Likewise, the Department of Justice has a Penalty Surcharge account that spent $2.65 million more last year than it took in. This Penalty Surcharge is a kickback to the state on any fine that happens for many local ordinance violations and other minor convictions, and much of the money goes to pay for training for law enforcement and Corrections staff, along with anti-drug operations and AODA programs in schools.

So how should this be fixed, especially since the Penalty Surcharge has lost $8.6 million over the last 5 years? Brad Schimel's Department of Justice doesn’t seem to have a clue.
….It is expected that an unsupported cash deficit will continue without changes to the appropriation of penalty revenues or surcharge amounts.

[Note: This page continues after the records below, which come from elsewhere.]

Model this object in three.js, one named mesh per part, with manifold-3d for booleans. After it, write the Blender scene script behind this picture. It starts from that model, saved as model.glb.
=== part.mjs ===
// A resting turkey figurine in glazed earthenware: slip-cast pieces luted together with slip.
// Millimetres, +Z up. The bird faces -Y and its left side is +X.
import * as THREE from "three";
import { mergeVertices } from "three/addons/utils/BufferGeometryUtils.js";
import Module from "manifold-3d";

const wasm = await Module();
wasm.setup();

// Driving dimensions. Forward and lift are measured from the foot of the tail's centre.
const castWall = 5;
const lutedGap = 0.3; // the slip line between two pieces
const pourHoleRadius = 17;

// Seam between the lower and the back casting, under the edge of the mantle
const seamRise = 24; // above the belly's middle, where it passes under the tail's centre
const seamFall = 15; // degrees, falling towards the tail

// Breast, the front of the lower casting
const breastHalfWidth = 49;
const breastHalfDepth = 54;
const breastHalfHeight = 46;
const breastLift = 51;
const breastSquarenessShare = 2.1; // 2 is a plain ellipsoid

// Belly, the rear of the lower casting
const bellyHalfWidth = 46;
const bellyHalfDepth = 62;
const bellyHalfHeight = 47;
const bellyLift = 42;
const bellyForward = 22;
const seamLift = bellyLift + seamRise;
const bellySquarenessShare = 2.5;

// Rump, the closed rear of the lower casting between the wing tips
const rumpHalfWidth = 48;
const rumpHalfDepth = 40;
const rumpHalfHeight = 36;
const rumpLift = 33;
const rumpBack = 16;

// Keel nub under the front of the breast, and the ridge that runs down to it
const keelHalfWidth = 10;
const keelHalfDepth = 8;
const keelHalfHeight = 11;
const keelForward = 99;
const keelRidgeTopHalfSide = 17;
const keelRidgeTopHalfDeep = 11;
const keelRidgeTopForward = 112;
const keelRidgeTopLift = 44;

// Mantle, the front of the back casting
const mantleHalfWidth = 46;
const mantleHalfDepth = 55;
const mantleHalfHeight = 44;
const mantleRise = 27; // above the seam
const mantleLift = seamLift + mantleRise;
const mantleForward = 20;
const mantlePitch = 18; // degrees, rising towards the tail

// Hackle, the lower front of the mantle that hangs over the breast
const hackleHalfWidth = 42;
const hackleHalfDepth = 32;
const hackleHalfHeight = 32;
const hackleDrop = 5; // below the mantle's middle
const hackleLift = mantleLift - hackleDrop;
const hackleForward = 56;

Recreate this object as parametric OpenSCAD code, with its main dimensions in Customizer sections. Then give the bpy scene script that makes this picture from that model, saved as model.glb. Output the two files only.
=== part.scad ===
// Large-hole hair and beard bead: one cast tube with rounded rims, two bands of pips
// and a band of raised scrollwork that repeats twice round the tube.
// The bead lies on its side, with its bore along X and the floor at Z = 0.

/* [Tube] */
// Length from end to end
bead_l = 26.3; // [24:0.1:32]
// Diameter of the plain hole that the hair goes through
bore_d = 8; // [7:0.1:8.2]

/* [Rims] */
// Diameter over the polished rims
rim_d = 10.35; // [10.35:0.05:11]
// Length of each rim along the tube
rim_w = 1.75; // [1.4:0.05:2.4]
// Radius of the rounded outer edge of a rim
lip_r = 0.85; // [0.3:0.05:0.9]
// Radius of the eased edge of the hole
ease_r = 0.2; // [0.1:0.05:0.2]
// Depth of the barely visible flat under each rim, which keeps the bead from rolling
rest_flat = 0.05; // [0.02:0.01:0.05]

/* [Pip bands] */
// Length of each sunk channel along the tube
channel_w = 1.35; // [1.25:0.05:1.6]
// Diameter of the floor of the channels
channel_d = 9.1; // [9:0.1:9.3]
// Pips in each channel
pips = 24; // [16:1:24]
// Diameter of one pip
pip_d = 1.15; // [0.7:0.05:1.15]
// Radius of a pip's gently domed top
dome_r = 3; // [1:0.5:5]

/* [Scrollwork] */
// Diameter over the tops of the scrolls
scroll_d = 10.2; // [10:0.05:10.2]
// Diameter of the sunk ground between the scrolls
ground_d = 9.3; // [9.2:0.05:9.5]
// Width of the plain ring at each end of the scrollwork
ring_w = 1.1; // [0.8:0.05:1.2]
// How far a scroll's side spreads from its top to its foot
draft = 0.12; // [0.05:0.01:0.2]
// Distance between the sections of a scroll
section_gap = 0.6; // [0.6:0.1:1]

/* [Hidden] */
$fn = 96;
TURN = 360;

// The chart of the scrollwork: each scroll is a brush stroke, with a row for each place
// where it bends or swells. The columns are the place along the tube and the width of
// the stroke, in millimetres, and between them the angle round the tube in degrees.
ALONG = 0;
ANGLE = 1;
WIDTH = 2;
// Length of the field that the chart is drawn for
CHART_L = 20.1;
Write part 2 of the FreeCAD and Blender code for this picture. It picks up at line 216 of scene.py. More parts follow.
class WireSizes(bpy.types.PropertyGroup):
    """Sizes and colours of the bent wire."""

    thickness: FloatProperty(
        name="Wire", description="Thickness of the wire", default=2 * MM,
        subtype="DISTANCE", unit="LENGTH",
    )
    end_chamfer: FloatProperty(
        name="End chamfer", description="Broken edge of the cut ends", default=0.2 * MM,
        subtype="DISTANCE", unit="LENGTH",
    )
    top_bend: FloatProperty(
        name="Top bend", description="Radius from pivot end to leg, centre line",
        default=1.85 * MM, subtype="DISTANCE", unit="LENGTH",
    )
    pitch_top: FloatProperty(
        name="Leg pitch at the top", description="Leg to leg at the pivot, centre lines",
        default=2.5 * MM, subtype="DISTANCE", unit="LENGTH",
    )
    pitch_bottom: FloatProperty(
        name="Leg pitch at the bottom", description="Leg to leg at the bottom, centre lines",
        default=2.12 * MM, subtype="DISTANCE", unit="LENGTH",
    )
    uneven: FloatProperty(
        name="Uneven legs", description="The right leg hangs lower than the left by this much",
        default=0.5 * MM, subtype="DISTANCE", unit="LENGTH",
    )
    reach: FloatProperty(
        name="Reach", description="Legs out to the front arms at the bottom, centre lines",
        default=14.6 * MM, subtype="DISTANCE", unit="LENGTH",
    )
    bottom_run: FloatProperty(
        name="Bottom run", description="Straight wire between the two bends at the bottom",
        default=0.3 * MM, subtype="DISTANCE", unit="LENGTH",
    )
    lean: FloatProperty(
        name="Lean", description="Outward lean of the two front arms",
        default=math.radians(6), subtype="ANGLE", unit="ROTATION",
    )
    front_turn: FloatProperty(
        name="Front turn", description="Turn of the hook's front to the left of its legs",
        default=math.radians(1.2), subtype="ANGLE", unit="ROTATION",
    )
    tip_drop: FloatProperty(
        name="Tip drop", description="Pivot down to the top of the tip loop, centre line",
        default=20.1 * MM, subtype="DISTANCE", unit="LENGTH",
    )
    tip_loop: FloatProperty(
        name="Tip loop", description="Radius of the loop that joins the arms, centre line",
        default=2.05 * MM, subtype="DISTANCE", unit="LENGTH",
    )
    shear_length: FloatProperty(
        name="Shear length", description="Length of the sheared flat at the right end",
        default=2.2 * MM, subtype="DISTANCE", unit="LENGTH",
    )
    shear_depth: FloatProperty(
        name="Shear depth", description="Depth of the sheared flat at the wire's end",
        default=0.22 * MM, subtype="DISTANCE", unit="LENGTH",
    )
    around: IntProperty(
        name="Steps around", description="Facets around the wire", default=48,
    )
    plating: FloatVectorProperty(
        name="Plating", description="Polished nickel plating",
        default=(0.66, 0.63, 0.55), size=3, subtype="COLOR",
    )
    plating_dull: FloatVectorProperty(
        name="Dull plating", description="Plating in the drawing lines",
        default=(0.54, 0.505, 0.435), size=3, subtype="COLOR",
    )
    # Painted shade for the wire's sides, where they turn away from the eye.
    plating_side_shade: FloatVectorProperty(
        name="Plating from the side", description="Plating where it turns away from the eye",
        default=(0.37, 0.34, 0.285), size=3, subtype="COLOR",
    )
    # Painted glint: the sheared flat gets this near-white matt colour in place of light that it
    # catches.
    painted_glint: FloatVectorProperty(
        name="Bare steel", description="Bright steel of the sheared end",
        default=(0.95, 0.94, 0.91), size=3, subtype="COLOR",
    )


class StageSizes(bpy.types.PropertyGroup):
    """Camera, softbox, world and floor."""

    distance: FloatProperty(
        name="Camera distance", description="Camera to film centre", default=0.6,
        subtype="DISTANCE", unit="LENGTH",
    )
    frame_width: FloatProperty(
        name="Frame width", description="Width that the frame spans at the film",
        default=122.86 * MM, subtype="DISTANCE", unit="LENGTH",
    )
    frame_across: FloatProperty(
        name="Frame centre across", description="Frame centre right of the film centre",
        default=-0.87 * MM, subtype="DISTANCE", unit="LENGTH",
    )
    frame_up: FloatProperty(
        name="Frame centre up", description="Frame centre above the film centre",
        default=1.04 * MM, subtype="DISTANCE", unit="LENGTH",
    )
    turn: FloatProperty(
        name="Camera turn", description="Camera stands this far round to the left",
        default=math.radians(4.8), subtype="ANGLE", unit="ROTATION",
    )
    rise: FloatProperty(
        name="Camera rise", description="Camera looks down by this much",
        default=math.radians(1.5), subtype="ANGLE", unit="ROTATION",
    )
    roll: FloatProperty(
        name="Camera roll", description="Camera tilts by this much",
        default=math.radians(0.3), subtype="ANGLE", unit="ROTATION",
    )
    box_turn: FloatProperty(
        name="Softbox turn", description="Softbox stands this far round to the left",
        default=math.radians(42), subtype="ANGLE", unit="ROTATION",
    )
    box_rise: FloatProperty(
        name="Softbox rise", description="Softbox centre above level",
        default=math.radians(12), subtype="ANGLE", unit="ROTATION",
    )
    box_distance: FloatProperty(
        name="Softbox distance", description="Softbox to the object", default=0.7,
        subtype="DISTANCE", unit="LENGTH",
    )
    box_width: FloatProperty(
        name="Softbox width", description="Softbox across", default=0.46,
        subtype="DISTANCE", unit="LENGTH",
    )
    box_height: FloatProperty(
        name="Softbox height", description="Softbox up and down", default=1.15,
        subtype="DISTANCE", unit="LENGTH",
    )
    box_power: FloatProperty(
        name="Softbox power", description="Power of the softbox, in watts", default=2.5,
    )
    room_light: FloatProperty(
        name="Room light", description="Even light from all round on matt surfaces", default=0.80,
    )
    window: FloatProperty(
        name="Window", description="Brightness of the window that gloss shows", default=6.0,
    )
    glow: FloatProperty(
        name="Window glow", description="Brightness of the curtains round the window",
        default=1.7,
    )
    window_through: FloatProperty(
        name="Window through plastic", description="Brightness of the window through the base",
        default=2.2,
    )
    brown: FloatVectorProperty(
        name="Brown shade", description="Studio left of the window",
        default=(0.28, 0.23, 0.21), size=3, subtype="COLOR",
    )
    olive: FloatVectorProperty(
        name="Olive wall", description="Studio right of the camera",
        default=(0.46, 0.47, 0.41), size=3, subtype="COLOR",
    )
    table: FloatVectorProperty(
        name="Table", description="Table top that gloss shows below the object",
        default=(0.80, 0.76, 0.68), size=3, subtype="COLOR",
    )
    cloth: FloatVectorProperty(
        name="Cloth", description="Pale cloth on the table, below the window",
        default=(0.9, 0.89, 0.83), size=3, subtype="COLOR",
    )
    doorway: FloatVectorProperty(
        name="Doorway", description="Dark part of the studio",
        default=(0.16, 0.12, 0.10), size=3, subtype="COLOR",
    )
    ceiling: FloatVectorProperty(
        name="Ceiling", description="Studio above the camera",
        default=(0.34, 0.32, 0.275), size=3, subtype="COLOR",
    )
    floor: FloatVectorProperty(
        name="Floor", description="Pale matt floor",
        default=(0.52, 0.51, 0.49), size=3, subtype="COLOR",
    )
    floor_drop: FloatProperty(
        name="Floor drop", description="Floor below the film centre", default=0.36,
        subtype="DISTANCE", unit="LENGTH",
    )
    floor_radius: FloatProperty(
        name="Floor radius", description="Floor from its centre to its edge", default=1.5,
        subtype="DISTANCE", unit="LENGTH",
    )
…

Gee, thanks guys! Maybe you should have spent less time suing to try to end Obamacare and more time figuring out how to afford your own programs at home. Maybe new Attorney General Josh Kaul can come up with a few fiscally responsible ideas when he takes over on Monday.

There are another couple of biggies in the overdraft list that may be part of larger initiatives for soon-to-be Gov Evers to tackle in his first budget.

Juvenile Corrections cumulative deficit
2016-17 $3,227,538
2017-18 $4,441,383 (+$1,213,845)

Northern Wis Psychiatric Center cumul deficit
2016-17 $14,430,068
2017-18 $18,919,886 (+$4,489,818)

Both of these items are part on ongoing reforms in state government. One deals with the closing of the scandal-plagued Lincoln Hills and Copper Hills facilities in Northern Wisconsin, and the subsequent opening of smaller regional facilities for juvenile offenders. The other deals with how we handle individuals with disabilities that have long-term care needs. It might also be worth a hearing to get input not only on how we can close these deficits, but for better policies going forward that deal with these growing issues.

These rising overdrafts underscore that there is more to the state's fiscal picture beyond the cash surplus or deficit in the General Fund over one year. And a lot of these problems resulted from Walker-era negligence that demands real answers before we have to use that General Fund money to bail out these deficit-ridden accounts.